INSTRUCTIONS TO FOLLOW —
Below is a set of records; restate each one word for word.
==================================================
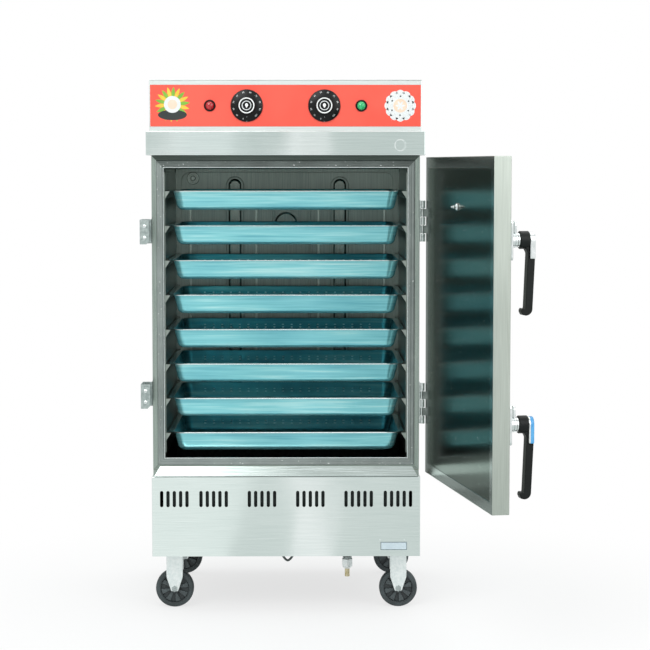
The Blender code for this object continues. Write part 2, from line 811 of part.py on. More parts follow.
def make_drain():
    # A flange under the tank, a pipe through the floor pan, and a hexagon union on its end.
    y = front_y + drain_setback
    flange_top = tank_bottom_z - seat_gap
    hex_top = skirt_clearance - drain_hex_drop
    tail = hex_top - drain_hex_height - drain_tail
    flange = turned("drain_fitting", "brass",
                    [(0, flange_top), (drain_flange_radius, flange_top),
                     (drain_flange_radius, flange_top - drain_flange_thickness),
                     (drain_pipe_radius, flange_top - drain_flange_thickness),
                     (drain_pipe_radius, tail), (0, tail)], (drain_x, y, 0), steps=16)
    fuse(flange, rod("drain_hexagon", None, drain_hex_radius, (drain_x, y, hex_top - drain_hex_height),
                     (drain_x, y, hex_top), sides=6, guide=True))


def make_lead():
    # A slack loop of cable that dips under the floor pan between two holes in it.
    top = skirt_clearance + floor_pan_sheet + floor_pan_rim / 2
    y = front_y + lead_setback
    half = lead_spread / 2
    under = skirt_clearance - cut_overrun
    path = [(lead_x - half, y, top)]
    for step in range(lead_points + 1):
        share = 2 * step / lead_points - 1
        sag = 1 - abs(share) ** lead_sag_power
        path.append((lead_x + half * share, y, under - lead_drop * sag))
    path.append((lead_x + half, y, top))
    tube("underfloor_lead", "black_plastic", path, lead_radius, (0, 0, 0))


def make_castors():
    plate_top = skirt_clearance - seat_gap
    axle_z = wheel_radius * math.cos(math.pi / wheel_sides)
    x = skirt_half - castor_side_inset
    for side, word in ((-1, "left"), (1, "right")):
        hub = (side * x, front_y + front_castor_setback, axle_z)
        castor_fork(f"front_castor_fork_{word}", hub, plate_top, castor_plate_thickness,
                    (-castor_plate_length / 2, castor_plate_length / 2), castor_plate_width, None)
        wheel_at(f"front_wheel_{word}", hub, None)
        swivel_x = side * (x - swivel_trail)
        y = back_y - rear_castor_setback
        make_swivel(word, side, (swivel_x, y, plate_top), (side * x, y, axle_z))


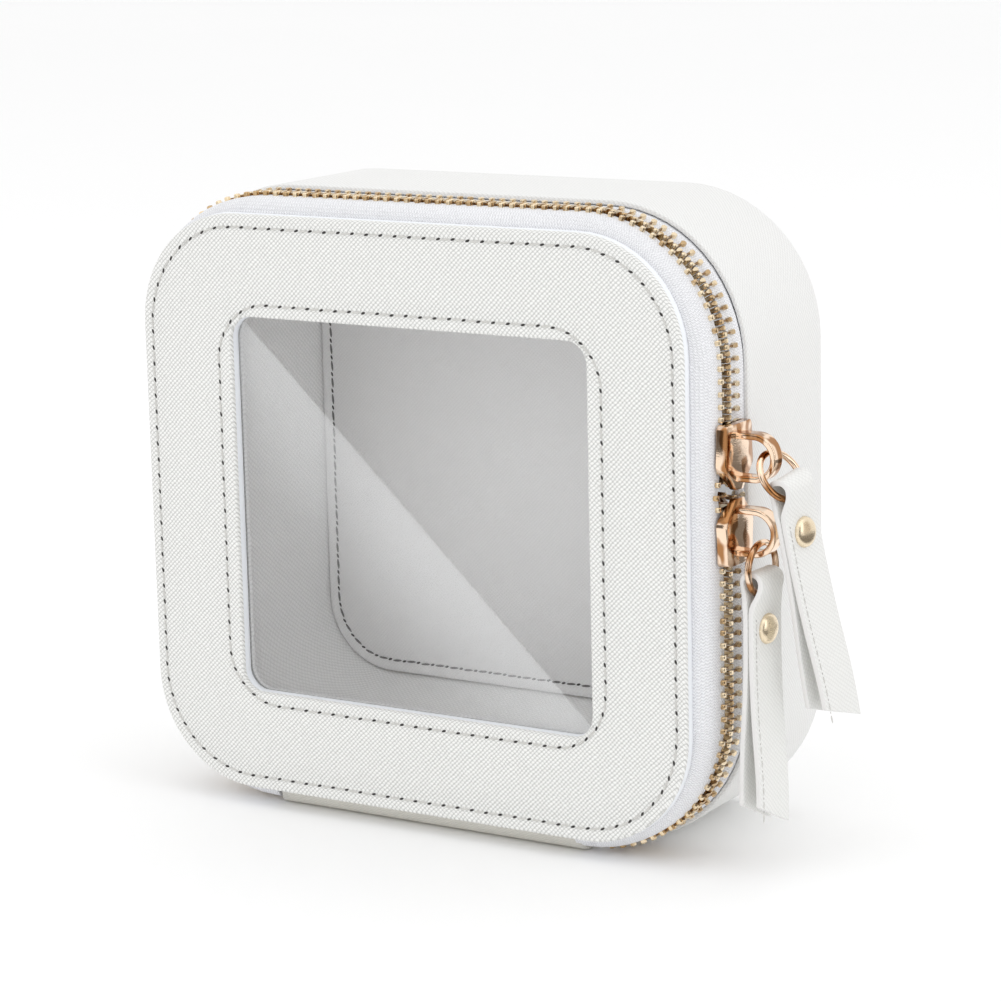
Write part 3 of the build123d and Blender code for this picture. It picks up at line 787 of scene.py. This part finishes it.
==================================================
OUTPUT FOR THIS EXERCISE —
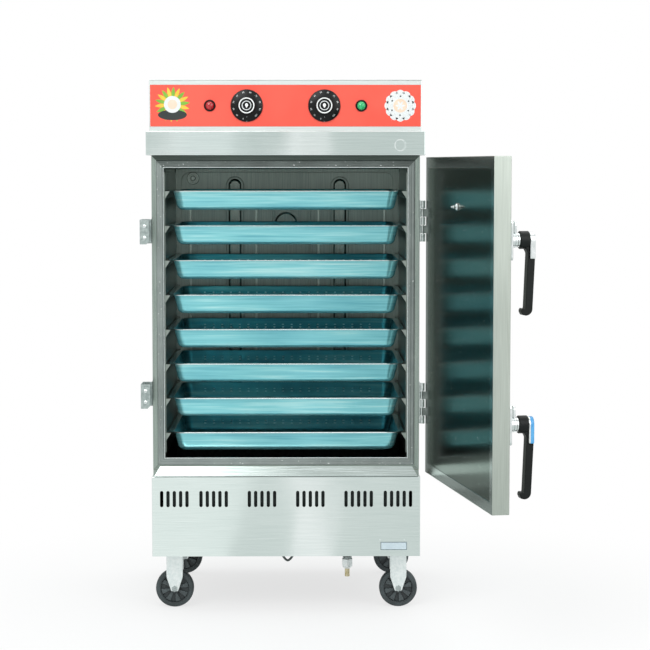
The Blender code for this object continues. Write part 2, from line 811 of part.py on. More parts follow.
def make_drain():
    # A flange under the tank, a pipe through the floor pan, and a hexagon union on its end.
    y = front_y + drain_setback
    flange_top = tank_bottom_z - seat_gap
    hex_top = skirt_clearance - drain_hex_drop
    tail = hex_top - drain_hex_height - drain_tail
    flange = turned("drain_fitting", "brass",
                    [(0, flange_top), (drain_flange_radius, flange_top),
                     (drain_flange_radius, flange_top - drain_flange_thickness),
                     (drain_pipe_radius, flange_top - drain_flange_thickness),
                     (drain_pipe_radius, tail), (0, tail)], (drain_x, y, 0), steps=16)
    fuse(flange, rod("drain_hexagon", None, drain_hex_radius, (drain_x, y, hex_top - drain_hex_height),
                     (drain_x, y, hex_top), sides=6, guide=True))


def make_lead():
    # A slack loop of cable that dips under the floor pan between two holes in it.
    top = skirt_clearance + floor_pan_sheet + floor_pan_rim / 2
    y = front_y + lead_setback
    half = lead_spread / 2
    under = skirt_clearance - cut_overrun
    path = [(lead_x - half, y, top)]
    for step in range(lead_points + 1):
        share = 2 * step / lead_points - 1
        sag = 1 - abs(share) ** lead_sag_power
        path.append((lead_x + half * share, y, under - lead_drop * sag))
    path.append((lead_x + half, y, top))
    tube("underfloor_lead", "black_plastic", path, lead_radius, (0, 0, 0))


def make_castors():
    plate_top = skirt_clearance - seat_gap
    axle_z = wheel_radius * math.cos(math.pi / wheel_sides)
    x = skirt_half - castor_side_inset
    for side, word in ((-1, "left"), (1, "right")):
        hub = (side * x, front_y + front_castor_setback, axle_z)
        castor_fork(f"front_castor_fork_{word}", hub, plate_top, castor_plate_thickness,
                    (-castor_plate_length / 2, castor_plate_length / 2), castor_plate_width, None)
        wheel_at(f"front_wheel_{word}", hub, None)
        swivel_x = side * (x - swivel_trail)
        y = back_y - rear_castor_setback
        make_swivel(word, side, (swivel_x, y, plate_top), (side * x, y, axle_z))


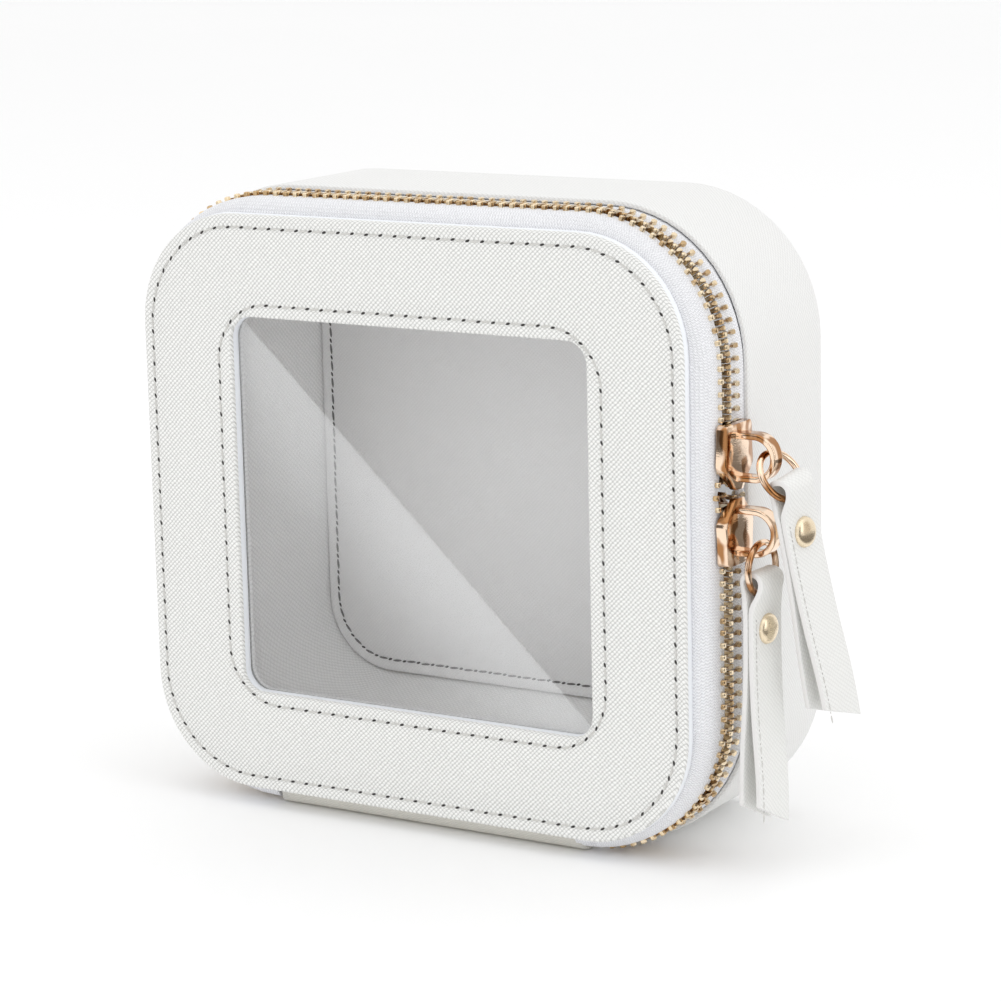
Write part 3 of the build123d and Blender code for this picture. It picks up at line 787 of scene.py. This part finishes it.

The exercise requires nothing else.